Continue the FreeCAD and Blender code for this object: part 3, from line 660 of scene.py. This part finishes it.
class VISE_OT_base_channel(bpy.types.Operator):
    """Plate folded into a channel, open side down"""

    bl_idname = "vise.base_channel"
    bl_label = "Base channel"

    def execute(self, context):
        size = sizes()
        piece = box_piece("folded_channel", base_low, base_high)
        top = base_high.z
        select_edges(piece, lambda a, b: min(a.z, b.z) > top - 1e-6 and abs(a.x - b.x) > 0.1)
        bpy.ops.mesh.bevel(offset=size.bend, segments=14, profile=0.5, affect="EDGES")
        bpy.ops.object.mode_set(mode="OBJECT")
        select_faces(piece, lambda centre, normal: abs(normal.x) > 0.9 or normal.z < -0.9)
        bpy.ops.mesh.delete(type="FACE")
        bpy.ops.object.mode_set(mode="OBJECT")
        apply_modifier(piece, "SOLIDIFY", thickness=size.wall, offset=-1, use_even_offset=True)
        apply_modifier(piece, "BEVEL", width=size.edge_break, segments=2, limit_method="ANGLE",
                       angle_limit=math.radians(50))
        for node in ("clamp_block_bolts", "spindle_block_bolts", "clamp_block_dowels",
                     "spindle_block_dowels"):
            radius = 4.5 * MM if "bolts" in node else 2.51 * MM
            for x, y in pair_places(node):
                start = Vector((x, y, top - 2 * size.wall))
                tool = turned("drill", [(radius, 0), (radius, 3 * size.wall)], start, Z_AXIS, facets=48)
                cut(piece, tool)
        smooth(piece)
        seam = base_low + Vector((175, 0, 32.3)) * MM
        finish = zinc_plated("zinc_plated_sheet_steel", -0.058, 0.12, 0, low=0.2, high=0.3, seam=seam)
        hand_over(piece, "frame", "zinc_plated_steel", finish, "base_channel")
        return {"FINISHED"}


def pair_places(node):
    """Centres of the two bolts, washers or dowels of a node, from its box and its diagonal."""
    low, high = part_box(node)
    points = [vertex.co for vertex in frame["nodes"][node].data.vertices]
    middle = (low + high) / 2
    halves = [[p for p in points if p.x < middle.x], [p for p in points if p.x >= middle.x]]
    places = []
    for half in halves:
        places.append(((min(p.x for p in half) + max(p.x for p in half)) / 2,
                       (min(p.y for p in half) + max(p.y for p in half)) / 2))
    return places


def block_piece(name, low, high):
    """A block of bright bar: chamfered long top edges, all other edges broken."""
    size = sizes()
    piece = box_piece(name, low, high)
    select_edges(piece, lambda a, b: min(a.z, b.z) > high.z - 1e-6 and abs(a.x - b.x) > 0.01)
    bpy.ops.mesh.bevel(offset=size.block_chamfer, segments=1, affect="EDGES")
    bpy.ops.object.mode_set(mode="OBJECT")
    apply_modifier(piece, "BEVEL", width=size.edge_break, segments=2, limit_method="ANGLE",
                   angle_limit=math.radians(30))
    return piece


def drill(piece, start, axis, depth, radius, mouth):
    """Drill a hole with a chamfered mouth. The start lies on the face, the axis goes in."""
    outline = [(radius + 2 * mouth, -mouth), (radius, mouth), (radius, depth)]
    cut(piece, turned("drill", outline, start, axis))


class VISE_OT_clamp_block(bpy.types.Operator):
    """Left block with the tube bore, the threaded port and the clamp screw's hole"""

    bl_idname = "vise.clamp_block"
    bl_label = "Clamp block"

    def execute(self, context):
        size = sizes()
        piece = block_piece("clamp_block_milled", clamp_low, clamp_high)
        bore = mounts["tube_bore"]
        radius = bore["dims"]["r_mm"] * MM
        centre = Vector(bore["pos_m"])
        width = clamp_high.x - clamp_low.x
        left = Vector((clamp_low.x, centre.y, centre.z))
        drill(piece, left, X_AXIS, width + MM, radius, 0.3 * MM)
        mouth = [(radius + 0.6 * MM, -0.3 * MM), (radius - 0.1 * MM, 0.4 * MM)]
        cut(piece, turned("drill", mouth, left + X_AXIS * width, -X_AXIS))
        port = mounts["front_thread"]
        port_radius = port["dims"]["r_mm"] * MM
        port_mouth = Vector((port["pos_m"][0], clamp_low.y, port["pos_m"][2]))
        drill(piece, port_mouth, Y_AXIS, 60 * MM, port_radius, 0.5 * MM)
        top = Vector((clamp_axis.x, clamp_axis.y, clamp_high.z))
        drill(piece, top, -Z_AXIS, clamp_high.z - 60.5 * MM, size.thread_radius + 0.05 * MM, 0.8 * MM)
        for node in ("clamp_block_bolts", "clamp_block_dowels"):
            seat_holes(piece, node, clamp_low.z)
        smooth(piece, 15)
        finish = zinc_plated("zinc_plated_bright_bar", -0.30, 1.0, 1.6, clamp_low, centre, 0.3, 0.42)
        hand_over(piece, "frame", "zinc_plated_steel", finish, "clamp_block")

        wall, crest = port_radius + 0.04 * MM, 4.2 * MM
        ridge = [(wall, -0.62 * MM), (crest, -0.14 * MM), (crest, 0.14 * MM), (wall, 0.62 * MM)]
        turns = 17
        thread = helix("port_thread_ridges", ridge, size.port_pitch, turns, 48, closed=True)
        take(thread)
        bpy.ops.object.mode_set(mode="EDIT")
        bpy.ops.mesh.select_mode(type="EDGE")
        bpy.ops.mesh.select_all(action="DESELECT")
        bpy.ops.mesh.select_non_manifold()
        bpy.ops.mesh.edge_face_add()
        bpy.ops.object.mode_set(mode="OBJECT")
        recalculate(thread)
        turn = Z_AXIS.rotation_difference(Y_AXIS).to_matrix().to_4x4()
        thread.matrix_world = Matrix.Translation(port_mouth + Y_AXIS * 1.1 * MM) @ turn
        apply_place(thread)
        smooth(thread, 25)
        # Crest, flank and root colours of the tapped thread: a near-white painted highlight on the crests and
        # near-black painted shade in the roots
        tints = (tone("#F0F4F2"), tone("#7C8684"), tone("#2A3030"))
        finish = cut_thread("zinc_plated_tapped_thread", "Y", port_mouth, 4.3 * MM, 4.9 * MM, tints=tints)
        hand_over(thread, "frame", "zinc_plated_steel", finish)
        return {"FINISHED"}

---

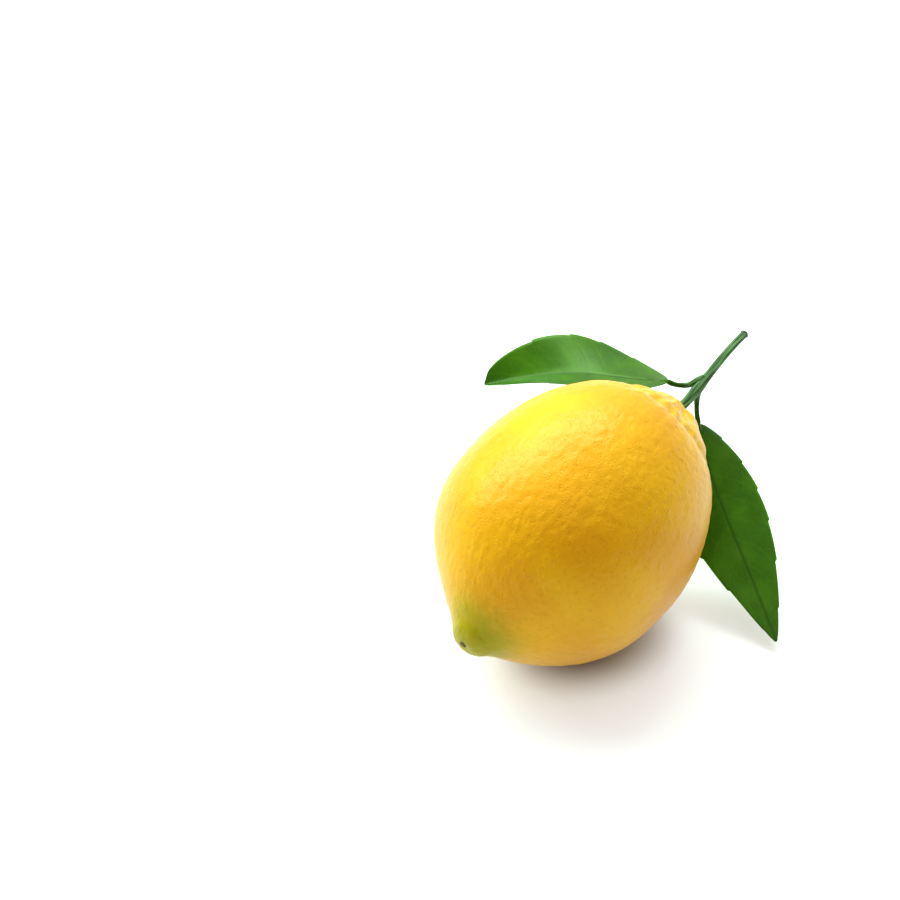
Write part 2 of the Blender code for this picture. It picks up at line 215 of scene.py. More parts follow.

---

WHAT IS NEEDED - Check each line of the records above for "Blender", and copy those that have it.

EXERCISE RESULT -
Continue the FreeCAD and Blender code for this object: part 3, from line 660 of scene.py. This part finishes it.
Write part 2 of the Blender code for this picture. It picks up at line 215 of scene.py. More parts follow.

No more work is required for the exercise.